>> start RECORDS FOR THIS TASK

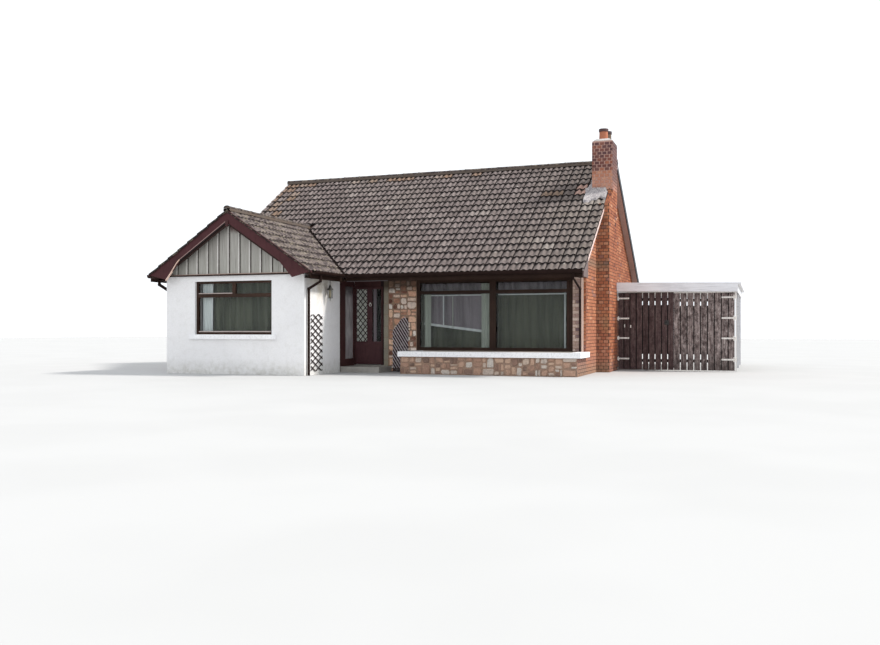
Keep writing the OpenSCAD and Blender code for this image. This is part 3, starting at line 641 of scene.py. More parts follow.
def plain(name, c0, c1, rough=0.6, scale=8.0, strength=0.2, spec=0.4, metal=0.0, extra=None):
    m, nt, b = material(name, rough, metal, spec)
    n = noise(nt, coords(nt), scale, 6, 0.65)
    f = noise(nt, coords(nt), scale * 12, 4, 0.6)
    col = mix(nt, ramp(nt, n, [(0.3, c0), (0.7, c1)]), c0, times(nt, f, 0.3))
    if extra:
        col = extra(nt, col, n)
    finish_colour(nt, b, col)
    bump(nt, b, f, strength, 0.002)
    return m


def glass_material(name="glass", tone=(0.016, 0.020, 0.019), alpha=0.15, veil=None):
    m, nt, b = material(name, 0.03, spec=0.8)
    b.inputs["Alpha"].default_value = alpha
    n = noise(nt, coords(nt), 1.5, 3)
    col = ramp(nt, n, [(0.3, tone), (0.7, tuple(1.6 * t for t in tone))])
    if veil:
        # obscured panes: where they are, and what shows in them
        inside, shade = veil(nt)
        col = mix(nt, col, shade, inside)
        nt.links.new(calc(nt, "MAXIMUM", alpha, inside), b.inputs["Alpha"])
    finish_colour(nt, b, col)
    bump(nt, b, noise(nt, coords(nt), 2.2, 1), 0.05, 0.01)
    return m


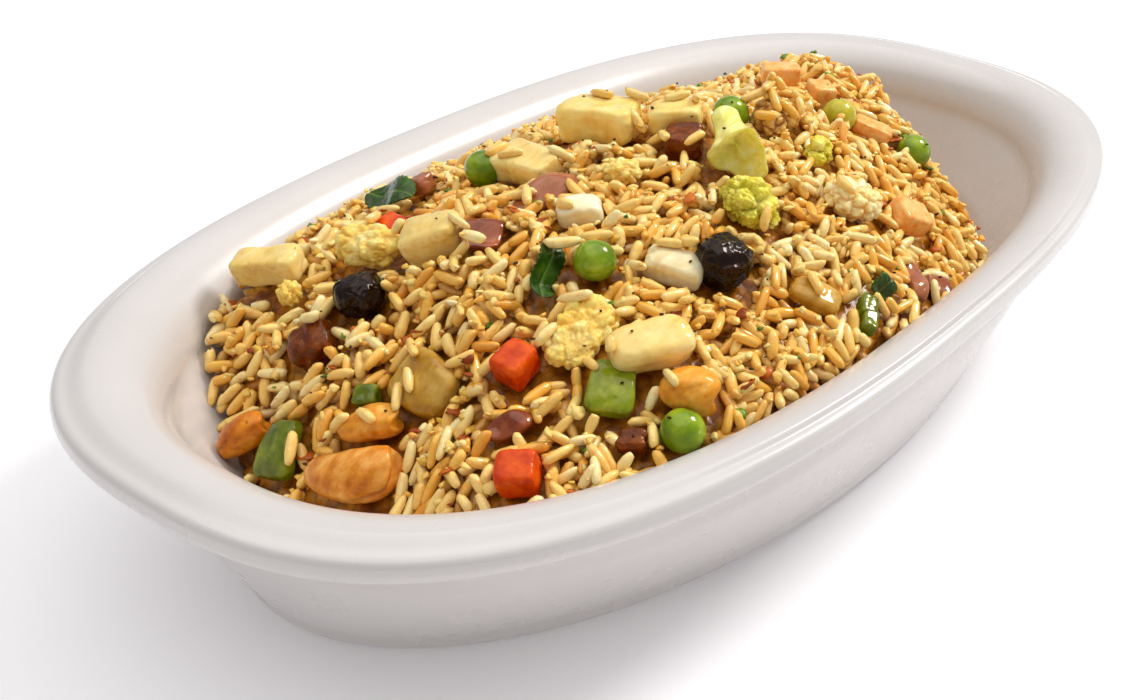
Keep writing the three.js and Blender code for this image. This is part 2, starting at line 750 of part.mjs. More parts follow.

>> end RECORDS FOR THIS TASK

#### GIVEN PROBLEM:
Give all the records again. Match them exactly.

#### SOLUTION FOR THIS PROBLEM:
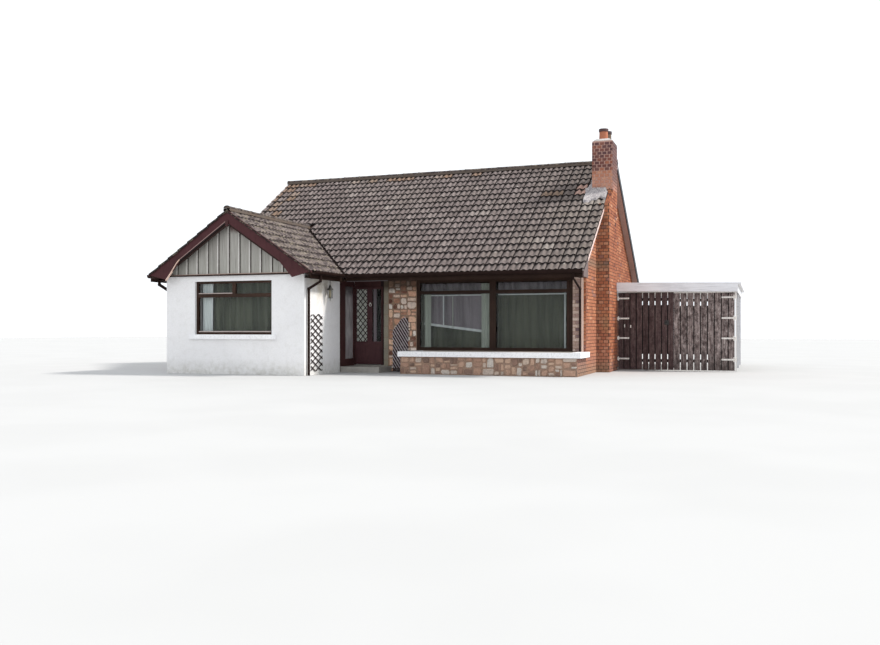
Keep writing the OpenSCAD and Blender code for this image. This is part 3, starting at line 641 of scene.py. More parts follow.
def plain(name, c0, c1, rough=0.6, scale=8.0, strength=0.2, spec=0.4, metal=0.0, extra=None):
    m, nt, b = material(name, rough, metal, spec)
    n = noise(nt, coords(nt), scale, 6, 0.65)
    f = noise(nt, coords(nt), scale * 12, 4, 0.6)
    col = mix(nt, ramp(nt, n, [(0.3, c0), (0.7, c1)]), c0, times(nt, f, 0.3))
    if extra:
        col = extra(nt, col, n)
    finish_colour(nt, b, col)
    bump(nt, b, f, strength, 0.002)
    return m


def glass_material(name="glass", tone=(0.016, 0.020, 0.019), alpha=0.15, veil=None):
    m, nt, b = material(name, 0.03, spec=0.8)
    b.inputs["Alpha"].default_value = alpha
    n = noise(nt, coords(nt), 1.5, 3)
    col = ramp(nt, n, [(0.3, tone), (0.7, tuple(1.6 * t for t in tone))])
    if veil:
        # obscured panes: where they are, and what shows in them
        inside, shade = veil(nt)
        col = mix(nt, col, shade, inside)
        nt.links.new(calc(nt, "MAXIMUM", alpha, inside), b.inputs["Alpha"])
    finish_colour(nt, b, col)
    bump(nt, b, noise(nt, coords(nt), 2.2, 1), 0.05, 0.01)
    return m


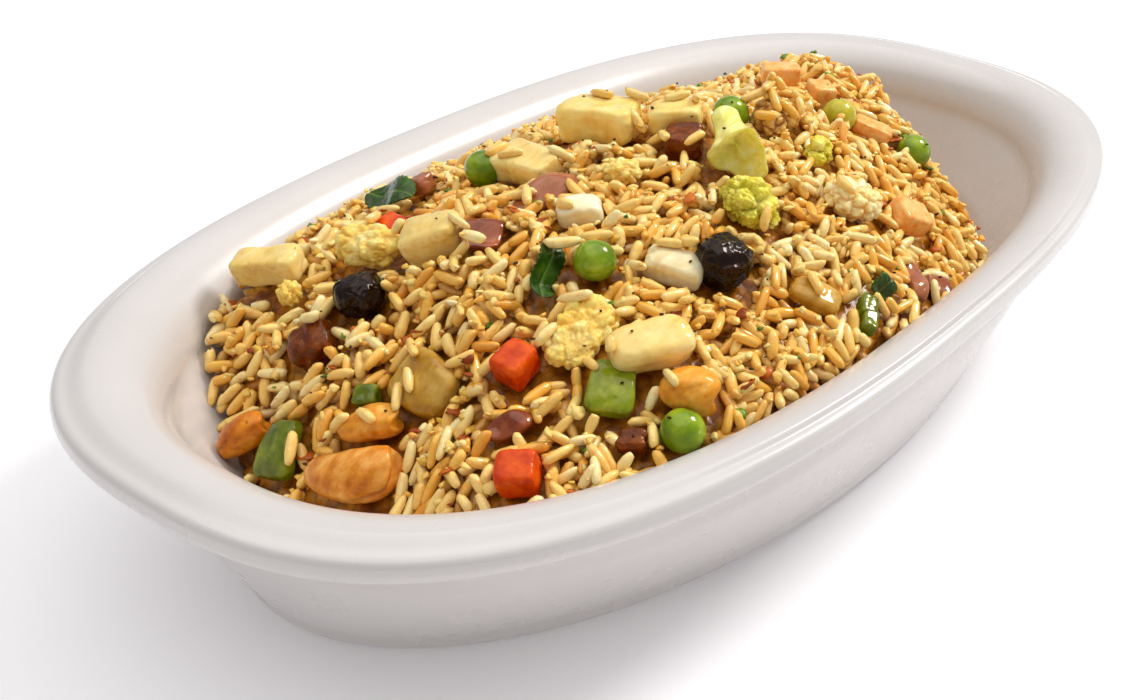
Keep writing the three.js and Blender code for this image. This is part 2, starting at line 750 of part.mjs. More parts follow.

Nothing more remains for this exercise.